#### [DIRECTIONS]
Scan the lines below for the word "return". Copy each line you find it in.

::: SUPPLIED DATA

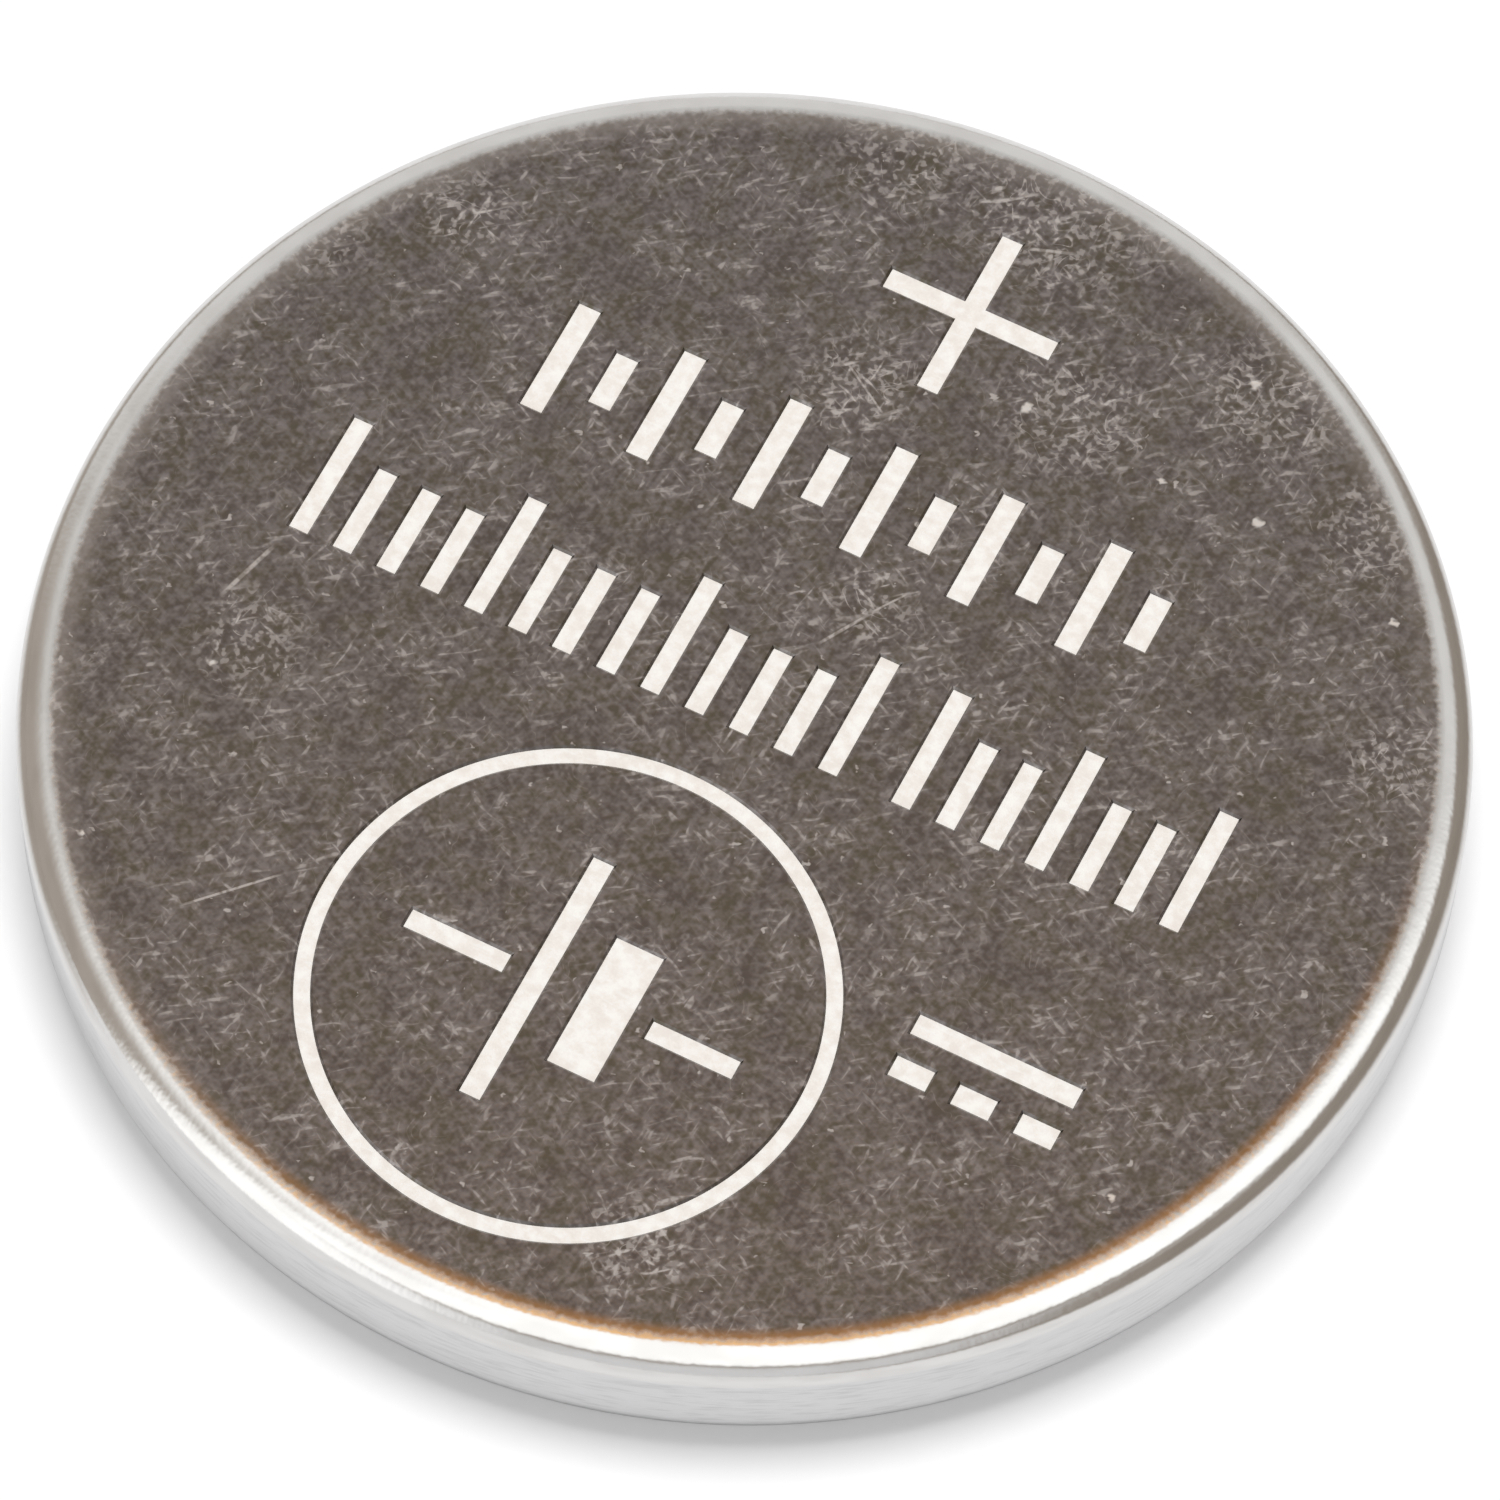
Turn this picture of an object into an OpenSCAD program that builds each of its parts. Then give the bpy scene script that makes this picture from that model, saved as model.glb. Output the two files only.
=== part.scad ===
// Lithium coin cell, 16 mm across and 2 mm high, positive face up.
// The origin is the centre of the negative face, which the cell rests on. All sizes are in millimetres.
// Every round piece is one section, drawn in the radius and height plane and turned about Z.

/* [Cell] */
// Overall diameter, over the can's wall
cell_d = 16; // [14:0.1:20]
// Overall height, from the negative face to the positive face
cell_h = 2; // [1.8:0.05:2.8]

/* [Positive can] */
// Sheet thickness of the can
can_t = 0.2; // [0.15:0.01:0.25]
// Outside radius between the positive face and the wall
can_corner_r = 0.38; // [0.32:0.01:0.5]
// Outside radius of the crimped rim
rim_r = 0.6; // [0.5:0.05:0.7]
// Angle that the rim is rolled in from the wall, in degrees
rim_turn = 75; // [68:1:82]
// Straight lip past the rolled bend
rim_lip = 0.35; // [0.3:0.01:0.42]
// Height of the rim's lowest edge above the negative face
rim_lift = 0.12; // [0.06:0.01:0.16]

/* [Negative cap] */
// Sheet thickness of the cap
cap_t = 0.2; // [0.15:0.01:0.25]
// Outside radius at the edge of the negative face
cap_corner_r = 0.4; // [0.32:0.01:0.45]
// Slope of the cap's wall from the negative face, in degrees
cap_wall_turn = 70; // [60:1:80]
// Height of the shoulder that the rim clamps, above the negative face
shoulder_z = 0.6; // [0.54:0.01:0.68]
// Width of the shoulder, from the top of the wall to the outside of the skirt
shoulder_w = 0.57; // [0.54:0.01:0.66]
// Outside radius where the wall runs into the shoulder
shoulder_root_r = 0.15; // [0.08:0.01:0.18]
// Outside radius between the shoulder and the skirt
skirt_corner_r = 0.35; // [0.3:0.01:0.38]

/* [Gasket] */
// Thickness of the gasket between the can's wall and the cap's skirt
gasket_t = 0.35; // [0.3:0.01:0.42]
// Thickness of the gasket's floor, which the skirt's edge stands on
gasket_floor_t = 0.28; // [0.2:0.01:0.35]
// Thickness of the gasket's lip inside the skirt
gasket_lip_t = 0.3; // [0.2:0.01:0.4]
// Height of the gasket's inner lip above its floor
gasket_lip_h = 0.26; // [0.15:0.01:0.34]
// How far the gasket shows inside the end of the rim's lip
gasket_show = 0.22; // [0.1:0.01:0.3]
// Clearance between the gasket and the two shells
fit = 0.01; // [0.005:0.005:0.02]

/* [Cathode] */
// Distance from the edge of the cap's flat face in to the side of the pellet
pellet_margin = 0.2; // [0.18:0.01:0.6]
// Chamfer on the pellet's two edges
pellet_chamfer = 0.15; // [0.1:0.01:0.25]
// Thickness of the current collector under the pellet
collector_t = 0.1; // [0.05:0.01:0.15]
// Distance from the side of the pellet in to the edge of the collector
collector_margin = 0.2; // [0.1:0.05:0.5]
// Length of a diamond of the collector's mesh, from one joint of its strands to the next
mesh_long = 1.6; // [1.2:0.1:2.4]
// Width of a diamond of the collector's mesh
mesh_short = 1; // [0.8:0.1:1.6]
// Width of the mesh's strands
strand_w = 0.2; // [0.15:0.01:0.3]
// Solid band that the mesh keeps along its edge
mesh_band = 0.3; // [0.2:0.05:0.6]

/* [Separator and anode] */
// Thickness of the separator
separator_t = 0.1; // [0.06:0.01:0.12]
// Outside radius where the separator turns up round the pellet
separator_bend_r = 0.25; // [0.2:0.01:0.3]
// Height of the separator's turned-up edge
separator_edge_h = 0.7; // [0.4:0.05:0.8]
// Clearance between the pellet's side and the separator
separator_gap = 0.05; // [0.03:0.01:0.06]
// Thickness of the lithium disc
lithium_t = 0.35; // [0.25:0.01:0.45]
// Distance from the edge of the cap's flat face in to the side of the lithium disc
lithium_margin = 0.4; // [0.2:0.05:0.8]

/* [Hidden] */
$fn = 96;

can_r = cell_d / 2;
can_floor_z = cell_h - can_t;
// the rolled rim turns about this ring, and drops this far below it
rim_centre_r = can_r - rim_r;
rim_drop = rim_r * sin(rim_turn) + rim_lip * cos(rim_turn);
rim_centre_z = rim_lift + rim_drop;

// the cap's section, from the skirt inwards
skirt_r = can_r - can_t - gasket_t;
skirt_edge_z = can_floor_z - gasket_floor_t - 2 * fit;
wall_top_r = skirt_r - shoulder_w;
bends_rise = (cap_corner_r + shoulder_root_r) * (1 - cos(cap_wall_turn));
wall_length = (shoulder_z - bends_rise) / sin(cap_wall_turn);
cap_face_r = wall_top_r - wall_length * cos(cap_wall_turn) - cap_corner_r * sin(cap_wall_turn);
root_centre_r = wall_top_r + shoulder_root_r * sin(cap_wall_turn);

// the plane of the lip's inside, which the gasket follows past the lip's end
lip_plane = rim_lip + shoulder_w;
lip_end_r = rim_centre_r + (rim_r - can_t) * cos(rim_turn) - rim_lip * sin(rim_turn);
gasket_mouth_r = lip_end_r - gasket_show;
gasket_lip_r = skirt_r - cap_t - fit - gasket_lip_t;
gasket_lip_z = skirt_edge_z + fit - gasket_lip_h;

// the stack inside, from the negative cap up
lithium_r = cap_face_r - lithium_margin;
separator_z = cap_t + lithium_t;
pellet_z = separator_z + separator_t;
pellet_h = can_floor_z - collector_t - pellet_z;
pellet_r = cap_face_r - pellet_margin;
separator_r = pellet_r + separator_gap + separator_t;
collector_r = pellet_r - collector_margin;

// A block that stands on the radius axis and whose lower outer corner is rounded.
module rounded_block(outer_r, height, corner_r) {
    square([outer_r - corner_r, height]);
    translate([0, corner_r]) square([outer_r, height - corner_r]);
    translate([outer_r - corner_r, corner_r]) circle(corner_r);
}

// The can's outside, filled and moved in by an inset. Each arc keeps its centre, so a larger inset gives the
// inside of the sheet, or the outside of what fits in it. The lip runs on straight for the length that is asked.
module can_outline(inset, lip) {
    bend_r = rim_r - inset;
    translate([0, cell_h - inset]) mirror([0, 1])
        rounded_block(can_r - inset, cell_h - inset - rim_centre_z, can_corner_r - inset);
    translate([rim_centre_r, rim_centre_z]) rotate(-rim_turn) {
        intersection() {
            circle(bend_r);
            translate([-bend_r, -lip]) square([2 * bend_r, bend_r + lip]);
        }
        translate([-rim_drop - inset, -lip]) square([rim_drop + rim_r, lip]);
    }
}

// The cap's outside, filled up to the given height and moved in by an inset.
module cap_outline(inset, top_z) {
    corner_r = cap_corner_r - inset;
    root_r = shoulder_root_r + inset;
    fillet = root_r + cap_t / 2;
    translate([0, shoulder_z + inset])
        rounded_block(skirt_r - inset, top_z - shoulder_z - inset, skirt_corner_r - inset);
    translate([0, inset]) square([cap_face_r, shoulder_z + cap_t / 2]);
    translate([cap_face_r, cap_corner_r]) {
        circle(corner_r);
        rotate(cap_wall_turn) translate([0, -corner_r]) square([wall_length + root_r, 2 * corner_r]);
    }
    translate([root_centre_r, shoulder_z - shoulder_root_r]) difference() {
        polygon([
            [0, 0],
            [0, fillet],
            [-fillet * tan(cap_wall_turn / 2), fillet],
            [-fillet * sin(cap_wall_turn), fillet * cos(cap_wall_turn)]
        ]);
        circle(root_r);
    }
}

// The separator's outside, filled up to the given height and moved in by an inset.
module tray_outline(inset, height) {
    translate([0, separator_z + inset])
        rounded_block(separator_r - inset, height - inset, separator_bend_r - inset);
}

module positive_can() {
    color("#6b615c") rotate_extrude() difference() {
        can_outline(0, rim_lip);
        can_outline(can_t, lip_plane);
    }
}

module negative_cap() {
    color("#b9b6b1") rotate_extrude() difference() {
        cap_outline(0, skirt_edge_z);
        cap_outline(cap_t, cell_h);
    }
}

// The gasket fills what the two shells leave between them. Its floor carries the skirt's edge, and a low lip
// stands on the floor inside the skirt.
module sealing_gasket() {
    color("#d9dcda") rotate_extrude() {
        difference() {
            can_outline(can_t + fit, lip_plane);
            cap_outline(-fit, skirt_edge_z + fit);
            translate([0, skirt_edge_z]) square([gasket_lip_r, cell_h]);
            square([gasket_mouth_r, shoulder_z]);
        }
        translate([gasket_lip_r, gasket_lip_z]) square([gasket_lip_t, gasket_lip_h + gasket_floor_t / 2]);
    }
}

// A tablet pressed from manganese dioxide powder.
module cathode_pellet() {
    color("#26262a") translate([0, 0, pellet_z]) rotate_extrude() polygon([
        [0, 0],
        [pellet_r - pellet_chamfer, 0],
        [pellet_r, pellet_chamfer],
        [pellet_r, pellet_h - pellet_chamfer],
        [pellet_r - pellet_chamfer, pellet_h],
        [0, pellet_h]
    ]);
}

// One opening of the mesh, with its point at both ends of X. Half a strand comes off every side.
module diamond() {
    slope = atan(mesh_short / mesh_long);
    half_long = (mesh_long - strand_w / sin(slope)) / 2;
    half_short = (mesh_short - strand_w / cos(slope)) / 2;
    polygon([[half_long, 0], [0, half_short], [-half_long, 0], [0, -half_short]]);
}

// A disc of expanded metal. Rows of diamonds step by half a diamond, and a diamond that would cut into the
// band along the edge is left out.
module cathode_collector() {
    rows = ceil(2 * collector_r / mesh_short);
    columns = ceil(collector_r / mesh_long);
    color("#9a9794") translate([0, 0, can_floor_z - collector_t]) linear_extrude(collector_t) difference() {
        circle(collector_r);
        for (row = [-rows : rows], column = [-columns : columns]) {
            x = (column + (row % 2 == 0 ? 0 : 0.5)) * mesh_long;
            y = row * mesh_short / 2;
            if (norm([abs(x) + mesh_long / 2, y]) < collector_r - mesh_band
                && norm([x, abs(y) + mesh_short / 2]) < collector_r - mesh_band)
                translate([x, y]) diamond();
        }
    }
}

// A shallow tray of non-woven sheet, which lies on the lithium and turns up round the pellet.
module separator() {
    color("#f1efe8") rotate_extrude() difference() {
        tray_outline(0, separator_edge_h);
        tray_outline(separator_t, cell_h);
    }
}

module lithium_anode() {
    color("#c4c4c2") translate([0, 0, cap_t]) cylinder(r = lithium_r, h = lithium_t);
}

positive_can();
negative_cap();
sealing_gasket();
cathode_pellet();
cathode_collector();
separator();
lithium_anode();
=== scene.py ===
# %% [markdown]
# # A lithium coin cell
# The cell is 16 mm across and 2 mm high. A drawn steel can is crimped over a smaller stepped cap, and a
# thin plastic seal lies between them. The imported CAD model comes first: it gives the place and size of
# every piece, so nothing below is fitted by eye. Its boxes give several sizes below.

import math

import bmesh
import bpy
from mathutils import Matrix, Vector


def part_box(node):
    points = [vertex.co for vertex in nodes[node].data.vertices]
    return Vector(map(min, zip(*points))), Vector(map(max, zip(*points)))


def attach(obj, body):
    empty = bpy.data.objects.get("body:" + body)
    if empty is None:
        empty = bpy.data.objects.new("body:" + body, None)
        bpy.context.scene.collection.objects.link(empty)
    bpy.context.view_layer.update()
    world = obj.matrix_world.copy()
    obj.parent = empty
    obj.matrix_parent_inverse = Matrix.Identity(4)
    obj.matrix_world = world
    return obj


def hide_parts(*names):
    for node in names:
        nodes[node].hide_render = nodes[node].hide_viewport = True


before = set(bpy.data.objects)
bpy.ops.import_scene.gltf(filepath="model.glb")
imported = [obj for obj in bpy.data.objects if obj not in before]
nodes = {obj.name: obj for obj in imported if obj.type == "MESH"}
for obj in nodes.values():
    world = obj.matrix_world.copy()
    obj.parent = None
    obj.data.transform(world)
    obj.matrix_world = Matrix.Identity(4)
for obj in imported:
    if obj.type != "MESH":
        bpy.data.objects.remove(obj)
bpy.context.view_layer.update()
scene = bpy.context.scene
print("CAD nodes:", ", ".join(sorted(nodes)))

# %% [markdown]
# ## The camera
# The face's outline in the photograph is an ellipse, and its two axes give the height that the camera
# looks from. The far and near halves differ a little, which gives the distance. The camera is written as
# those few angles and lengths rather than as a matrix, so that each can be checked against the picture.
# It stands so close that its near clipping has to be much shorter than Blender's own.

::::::

#### [THE REPLY]
    return Vector(map(min, zip(*points))), Vector(map(max, zip(*points)))
    return obj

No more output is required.